◆ Problem description
Which lines hold the word "model"? Show each of them.

□ □ □ □ □

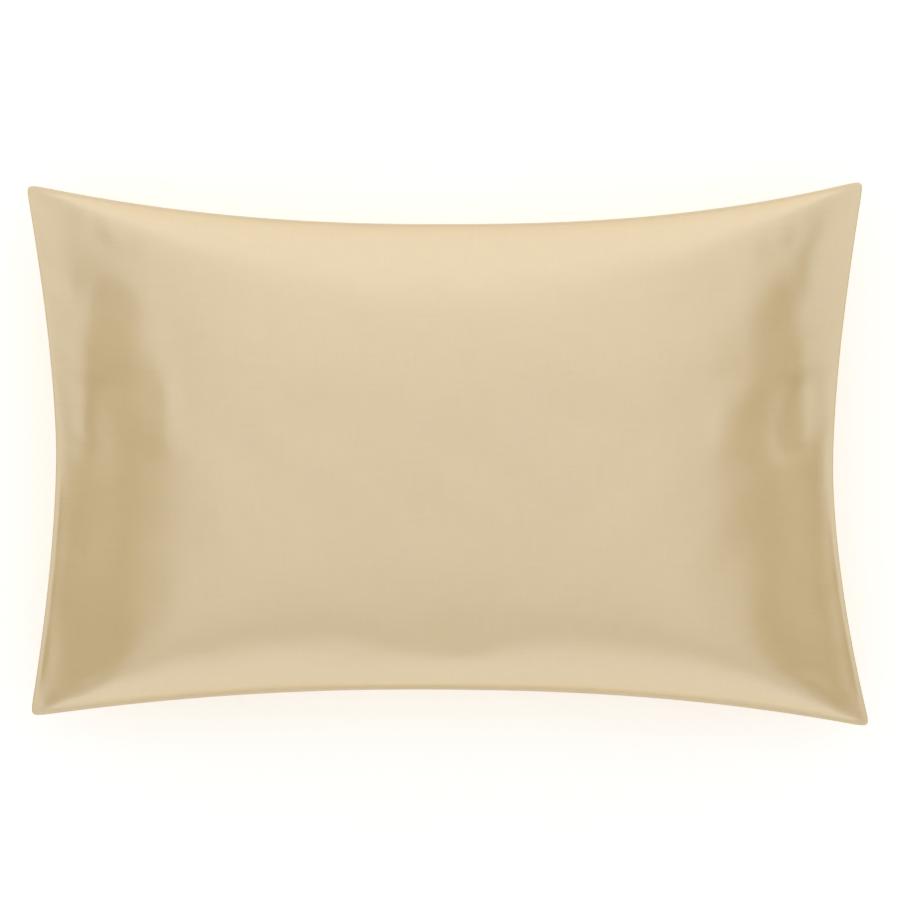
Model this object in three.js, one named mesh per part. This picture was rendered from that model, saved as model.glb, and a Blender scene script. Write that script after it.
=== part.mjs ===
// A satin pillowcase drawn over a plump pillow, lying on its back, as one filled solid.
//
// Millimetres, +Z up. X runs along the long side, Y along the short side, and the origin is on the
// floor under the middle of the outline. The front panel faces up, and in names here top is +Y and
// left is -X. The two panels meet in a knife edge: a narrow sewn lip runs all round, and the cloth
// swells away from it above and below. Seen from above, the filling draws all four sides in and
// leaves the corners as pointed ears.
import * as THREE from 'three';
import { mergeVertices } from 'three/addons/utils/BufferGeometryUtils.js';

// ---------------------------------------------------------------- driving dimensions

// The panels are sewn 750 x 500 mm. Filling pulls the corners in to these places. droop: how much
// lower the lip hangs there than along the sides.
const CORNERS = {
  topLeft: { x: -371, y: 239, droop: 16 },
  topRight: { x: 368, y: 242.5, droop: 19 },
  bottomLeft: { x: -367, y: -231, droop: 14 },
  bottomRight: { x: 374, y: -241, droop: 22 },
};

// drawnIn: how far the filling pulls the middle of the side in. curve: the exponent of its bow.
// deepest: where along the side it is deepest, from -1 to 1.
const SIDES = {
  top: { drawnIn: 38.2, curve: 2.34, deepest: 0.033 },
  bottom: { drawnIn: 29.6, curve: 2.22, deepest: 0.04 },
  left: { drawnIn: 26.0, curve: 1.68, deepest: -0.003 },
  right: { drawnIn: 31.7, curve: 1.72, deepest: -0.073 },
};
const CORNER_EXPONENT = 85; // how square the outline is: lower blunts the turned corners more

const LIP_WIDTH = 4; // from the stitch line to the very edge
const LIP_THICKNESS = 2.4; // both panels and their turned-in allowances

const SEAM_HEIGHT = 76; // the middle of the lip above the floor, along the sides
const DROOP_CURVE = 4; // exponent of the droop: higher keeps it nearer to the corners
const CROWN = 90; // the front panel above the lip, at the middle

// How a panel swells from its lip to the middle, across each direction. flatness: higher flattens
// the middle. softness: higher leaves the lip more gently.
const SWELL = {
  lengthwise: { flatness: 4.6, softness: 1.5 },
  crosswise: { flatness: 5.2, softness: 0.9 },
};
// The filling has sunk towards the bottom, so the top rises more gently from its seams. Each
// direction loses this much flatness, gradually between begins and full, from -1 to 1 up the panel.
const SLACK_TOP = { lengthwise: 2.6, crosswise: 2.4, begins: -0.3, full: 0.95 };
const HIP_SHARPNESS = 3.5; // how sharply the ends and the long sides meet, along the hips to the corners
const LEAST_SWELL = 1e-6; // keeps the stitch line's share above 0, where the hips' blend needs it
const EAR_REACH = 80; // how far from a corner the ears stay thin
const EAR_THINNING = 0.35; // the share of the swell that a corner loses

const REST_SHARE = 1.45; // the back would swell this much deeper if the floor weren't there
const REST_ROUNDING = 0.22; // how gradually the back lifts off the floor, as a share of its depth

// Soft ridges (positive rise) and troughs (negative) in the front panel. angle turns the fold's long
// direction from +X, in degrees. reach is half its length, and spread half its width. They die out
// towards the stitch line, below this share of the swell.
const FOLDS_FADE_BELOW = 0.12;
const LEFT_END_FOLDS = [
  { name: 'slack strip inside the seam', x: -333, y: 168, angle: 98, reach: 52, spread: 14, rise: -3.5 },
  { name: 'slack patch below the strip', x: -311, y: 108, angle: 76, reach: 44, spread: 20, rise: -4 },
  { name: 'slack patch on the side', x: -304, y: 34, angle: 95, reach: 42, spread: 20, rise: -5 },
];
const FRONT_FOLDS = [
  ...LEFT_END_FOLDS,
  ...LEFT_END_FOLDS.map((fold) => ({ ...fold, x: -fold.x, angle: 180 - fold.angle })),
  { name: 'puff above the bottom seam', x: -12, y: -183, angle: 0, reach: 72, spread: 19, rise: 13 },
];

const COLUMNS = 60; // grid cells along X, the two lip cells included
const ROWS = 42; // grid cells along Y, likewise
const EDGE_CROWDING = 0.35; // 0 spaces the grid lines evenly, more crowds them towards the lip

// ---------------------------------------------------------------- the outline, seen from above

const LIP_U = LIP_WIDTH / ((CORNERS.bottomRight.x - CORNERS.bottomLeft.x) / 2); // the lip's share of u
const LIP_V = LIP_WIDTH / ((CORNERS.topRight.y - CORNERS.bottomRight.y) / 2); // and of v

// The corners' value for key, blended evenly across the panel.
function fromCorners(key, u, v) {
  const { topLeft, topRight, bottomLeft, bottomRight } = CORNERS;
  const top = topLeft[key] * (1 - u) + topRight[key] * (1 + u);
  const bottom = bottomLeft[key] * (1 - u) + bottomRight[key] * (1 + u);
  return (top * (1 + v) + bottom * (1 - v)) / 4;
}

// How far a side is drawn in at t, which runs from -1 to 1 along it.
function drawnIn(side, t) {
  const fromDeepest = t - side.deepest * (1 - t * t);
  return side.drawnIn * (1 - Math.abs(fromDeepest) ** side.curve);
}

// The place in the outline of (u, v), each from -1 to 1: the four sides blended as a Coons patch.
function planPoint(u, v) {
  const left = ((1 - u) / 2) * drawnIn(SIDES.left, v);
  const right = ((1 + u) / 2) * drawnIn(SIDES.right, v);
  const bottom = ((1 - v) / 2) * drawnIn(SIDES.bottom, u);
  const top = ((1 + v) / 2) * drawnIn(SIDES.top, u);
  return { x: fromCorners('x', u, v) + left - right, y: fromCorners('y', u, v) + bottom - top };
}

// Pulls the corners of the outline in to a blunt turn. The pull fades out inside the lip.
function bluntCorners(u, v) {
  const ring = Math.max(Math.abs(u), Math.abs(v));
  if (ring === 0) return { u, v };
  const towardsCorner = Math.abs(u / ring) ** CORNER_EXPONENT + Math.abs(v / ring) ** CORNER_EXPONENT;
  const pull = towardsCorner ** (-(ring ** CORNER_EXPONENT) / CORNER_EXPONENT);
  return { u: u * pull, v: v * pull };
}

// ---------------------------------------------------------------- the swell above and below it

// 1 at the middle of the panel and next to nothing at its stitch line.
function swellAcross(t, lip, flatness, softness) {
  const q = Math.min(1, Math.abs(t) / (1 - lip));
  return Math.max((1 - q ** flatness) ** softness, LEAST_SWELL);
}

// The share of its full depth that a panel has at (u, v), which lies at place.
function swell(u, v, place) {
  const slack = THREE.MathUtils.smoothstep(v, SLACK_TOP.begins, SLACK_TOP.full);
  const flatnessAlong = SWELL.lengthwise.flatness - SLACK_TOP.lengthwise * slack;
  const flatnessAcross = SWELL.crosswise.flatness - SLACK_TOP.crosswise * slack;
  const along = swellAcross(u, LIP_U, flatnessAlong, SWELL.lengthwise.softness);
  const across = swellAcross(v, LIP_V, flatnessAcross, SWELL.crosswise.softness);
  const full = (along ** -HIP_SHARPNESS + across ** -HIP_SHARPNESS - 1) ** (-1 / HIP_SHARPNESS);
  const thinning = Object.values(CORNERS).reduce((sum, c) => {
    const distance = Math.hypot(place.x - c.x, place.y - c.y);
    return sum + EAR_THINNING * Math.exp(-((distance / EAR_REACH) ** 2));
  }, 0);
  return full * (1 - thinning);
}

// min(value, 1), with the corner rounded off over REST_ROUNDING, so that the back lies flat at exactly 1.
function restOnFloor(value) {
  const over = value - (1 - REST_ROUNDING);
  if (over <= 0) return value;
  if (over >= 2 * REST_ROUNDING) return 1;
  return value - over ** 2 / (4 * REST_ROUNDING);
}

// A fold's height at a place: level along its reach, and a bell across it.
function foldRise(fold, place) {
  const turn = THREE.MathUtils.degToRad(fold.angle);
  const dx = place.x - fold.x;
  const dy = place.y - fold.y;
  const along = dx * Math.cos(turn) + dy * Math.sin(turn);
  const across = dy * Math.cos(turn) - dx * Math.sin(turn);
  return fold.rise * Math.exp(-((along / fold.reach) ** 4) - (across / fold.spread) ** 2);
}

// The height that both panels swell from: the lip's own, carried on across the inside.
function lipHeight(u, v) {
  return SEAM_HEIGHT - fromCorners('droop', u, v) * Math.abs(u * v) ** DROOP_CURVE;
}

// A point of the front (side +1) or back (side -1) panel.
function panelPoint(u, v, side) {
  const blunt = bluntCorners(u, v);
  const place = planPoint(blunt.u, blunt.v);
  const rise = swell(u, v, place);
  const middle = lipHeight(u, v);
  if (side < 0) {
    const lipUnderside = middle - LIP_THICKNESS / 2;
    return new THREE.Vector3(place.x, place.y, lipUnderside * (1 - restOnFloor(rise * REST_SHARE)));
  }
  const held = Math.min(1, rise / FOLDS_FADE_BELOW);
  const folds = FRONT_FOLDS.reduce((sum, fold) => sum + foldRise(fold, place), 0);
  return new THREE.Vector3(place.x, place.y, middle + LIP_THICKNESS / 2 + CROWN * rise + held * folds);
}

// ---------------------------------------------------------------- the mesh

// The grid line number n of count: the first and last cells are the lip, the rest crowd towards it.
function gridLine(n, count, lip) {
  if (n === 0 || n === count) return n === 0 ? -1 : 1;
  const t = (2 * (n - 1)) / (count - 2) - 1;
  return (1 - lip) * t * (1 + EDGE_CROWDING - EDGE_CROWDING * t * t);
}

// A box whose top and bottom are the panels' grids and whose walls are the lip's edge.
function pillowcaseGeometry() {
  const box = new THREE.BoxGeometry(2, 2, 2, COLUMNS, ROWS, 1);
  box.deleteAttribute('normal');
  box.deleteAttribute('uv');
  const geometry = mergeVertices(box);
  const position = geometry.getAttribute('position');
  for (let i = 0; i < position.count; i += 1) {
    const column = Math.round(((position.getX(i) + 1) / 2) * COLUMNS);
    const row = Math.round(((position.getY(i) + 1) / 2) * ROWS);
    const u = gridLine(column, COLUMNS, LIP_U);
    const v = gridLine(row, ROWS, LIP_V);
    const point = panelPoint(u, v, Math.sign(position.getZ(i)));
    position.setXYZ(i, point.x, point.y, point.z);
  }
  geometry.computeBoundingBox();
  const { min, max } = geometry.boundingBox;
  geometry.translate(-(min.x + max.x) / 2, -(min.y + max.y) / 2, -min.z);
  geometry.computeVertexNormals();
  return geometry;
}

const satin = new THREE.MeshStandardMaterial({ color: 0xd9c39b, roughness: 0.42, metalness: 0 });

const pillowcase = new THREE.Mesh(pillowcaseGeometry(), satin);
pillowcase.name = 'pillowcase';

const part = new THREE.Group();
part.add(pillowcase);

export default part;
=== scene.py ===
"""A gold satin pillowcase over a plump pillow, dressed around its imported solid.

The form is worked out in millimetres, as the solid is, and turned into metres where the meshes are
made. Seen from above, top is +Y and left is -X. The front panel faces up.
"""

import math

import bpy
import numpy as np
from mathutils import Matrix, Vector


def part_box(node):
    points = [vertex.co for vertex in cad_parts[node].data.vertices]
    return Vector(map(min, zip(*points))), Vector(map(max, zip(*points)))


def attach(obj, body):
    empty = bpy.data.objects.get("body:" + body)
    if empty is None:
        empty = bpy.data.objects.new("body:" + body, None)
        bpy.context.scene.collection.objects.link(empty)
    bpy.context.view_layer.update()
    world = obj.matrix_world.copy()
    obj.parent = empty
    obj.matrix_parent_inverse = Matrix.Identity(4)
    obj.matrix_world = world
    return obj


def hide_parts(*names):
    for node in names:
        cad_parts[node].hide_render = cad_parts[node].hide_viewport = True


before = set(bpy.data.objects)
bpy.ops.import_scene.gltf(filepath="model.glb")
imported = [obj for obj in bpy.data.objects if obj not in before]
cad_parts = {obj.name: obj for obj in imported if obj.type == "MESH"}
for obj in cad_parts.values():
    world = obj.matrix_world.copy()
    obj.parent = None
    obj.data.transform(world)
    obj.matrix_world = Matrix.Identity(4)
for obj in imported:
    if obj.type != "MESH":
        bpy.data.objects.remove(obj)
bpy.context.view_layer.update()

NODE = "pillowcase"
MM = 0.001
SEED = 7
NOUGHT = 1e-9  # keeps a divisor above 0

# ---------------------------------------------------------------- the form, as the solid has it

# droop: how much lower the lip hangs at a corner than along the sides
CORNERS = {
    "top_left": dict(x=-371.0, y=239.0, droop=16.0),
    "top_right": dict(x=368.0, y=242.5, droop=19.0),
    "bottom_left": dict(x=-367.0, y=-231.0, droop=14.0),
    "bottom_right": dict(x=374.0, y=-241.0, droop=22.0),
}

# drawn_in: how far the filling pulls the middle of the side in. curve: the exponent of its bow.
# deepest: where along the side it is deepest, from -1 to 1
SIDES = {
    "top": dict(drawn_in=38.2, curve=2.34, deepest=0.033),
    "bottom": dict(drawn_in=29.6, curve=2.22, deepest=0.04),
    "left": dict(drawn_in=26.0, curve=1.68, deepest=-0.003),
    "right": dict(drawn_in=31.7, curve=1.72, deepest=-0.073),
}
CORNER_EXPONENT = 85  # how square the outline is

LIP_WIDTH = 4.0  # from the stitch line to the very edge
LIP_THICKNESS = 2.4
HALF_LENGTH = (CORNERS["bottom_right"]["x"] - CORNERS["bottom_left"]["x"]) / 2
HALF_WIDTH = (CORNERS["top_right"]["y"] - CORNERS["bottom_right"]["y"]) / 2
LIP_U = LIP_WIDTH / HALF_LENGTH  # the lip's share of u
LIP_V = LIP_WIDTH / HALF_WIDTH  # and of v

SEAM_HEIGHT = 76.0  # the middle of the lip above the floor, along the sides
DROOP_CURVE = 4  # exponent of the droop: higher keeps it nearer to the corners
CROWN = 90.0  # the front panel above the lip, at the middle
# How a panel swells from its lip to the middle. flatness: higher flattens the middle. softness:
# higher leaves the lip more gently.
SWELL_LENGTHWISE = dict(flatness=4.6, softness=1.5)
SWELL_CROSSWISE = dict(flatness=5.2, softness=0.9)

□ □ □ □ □

◆ Solution for this problem
Model this object in three.js, one named mesh per part. This picture was rendered from that model, saved as model.glb, and a Blender scene script. Write that script after it.
bpy.ops.import_scene.gltf(filepath="model.glb")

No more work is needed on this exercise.